- _WHAT TO DO_: Reproduce each line of the listing exactly.

- _DATASET EXCERPT_:
┏━━
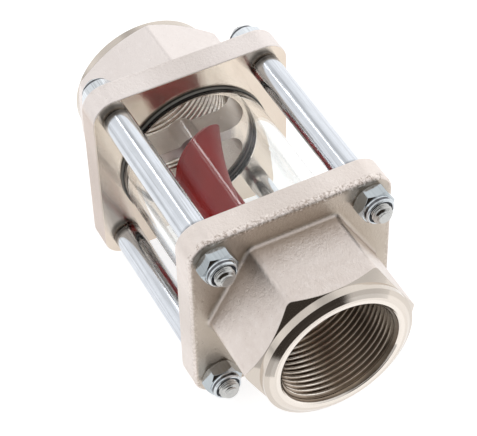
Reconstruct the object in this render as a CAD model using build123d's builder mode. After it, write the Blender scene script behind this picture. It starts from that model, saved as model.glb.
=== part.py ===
from build123d import *
import math
import os

# Impeller flow indicator: a glass tube clamped between two threaded end fittings,
# with a free-running two-blade rotor on a fixed axle along the pipe axis.
# Frame: pipe axis along X, Z up, origin on the pipe axis midway between the sockets.
# All sizes are in millimetres.

# Flanges
face_gap = 68.5
flange_side = 81.7
flange_thick = 11.3
flange_edge_round = 1.3
machined_edge_chamfer = 0.4
bolt_spacing = 62.6
stud_hole_clearance = 0.3

# Hexagon collar and turned nose of each fitting
hex_across_flats = 60.2
hex_length = 31.1
hex_root_round = 1.6
hex_ridge_round = 3.0
hex_end_slope = 32.0
turned_radius = 30.05
turned_length = 3.2
nose_chamfer_length = 1.65
end_face_radius = 27.1

# Pipe socket and its thread relief
thread_radius = 23.9
thread_length = 32.0
mouth_chamfer = 0.6
relief_radius = 25.0

# Spider that carries the axle in each fitting
web_recess = 0.75
web_depth = 11.8
bar_thick = 5.0
spider_hub_radius = 5.5
window_radius = 25.0
window_round = 6.5
hub_root_round = 1.4

# Glass tube and its end seals
glass_radius = 31.2
glass_wall = 3.8
glass_edge = 0.4
seal_radius = 31.7
seal_width = 4.6
seal_proud = 1.3
seal_depth = 1.5
seal_edge_chamfer = 0.4

# Tie rods and lock nuts
rod_radius = 5.7
rod_end_chamfer = 0.8
stud_radius = 4.0
stud_tip_chamfer = 0.9
stud_proud = 3.0
nut_across_flats = 13.0
nut_height = 8.0
nut_chamfer_slope = 30.0
nut_hex_height = 5.7
nut_collar_radius = 5.9
nut_collar_chamfer = 0.7
nut_lip_thick = 0.4
insert_radius = 5.1
insert_lip_radius = 4.8
insert_height = 1.6

# Axle and rotor
axle_radius = 1.5
axle_seat = 7.0
running_clearance = 0.05
end_play = 0.4
rotor_hub_radius = 4.1
rotor_nose_chamfer = 1.0
blade_radius = 25.0
blade_end_gap = 3.0
blade_end_round = 20.9
blade_root_thick = 2.4
blade_tip_thick = 1.5
blade_root_angle = 79.0
blade_twist = 2.09
blade_sweep = 3.65
blade_stations = 13

# How far cutters and hidden roots run past the surfaces they meet
overrun = 1.0

inner_face = face_gap / 2
flange_back = inner_face + flange_thick
shoulder_x = flange_back + hex_length
nose_x = shoulder_x + turned_length
end_x = nose_x + nose_chamfer_length
web_front = inner_face + web_recess
web_back = web_front + web_depth
hex_corner_radius = hex_across_flats / math.sqrt(3)
flange_corner = (flange_side - bolt_spacing) / 2
seal_inner = seal_radius - seal_width
glass_end = inner_face - seal_proud
rotor_half = web_front - end_play
blade_half = rotor_half - blade_end_gap

os.makedirs("parts", exist_ok=True)


def across_pipe(x):
    # Plane square to the pipe axis: local x is the object's Y, local y is its Z.
    return Plane(origin=(x, 0, 0), x_dir=(0, 1, 0), z_dir=(1, 0, 0))


def save(piece, label):
    piece.part.label = label
    export_step(piece.part, "parts/" + label + ".step")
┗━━
- _OUTPUT FOR THIS EXERCISE_:
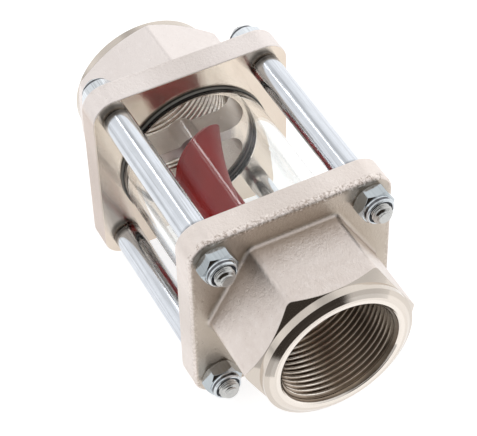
Reconstruct the object in this render as a CAD model using build123d's builder mode. After it, write the Blender scene script behind this picture. It starts from that model, saved as model.glb.
=== part.py ===
from build123d import *
import math
import os

# Impeller flow indicator: a glass tube clamped between two threaded end fittings,
# with a free-running two-blade rotor on a fixed axle along the pipe axis.
# Frame: pipe axis along X, Z up, origin on the pipe axis midway between the sockets.
# All sizes are in millimetres.

# Flanges
face_gap = 68.5
flange_side = 81.7
flange_thick = 11.3
flange_edge_round = 1.3
machined_edge_chamfer = 0.4
bolt_spacing = 62.6
stud_hole_clearance = 0.3

# Hexagon collar and turned nose of each fitting
hex_across_flats = 60.2
hex_length = 31.1
hex_root_round = 1.6
hex_ridge_round = 3.0
hex_end_slope = 32.0
turned_radius = 30.05
turned_length = 3.2
nose_chamfer_length = 1.65
end_face_radius = 27.1

# Pipe socket and its thread relief
thread_radius = 23.9
thread_length = 32.0
mouth_chamfer = 0.6
relief_radius = 25.0

# Spider that carries the axle in each fitting
web_recess = 0.75
web_depth = 11.8
bar_thick = 5.0
spider_hub_radius = 5.5
window_radius = 25.0
window_round = 6.5
hub_root_round = 1.4

# Glass tube and its end seals
glass_radius = 31.2
glass_wall = 3.8
glass_edge = 0.4
seal_radius = 31.7
seal_width = 4.6
seal_proud = 1.3
seal_depth = 1.5
seal_edge_chamfer = 0.4

# Tie rods and lock nuts
rod_radius = 5.7
rod_end_chamfer = 0.8
stud_radius = 4.0
stud_tip_chamfer = 0.9
stud_proud = 3.0
nut_across_flats = 13.0
nut_height = 8.0
nut_chamfer_slope = 30.0
nut_hex_height = 5.7
nut_collar_radius = 5.9
nut_collar_chamfer = 0.7
nut_lip_thick = 0.4
insert_radius = 5.1
insert_lip_radius = 4.8
insert_height = 1.6

# Axle and rotor
axle_radius = 1.5
axle_seat = 7.0
running_clearance = 0.05
end_play = 0.4
rotor_hub_radius = 4.1
rotor_nose_chamfer = 1.0
blade_radius = 25.0
blade_end_gap = 3.0
blade_end_round = 20.9
blade_root_thick = 2.4
blade_tip_thick = 1.5
blade_root_angle = 79.0
blade_twist = 2.09
blade_sweep = 3.65
blade_stations = 13

# How far cutters and hidden roots run past the surfaces they meet
overrun = 1.0

inner_face = face_gap / 2
flange_back = inner_face + flange_thick
shoulder_x = flange_back + hex_length
nose_x = shoulder_x + turned_length
end_x = nose_x + nose_chamfer_length
web_front = inner_face + web_recess
web_back = web_front + web_depth
hex_corner_radius = hex_across_flats / math.sqrt(3)
flange_corner = (flange_side - bolt_spacing) / 2
seal_inner = seal_radius - seal_width
glass_end = inner_face - seal_proud
rotor_half = web_front - end_play
blade_half = rotor_half - blade_end_gap

os.makedirs("parts", exist_ok=True)


def across_pipe(x):
    # Plane square to the pipe axis: local x is the object's Y, local y is its Z.
    return Plane(origin=(x, 0, 0), x_dir=(0, 1, 0), z_dir=(1, 0, 0))


def save(piece, label):
    piece.part.label = label
    export_step(piece.part, "parts/" + label + ".step")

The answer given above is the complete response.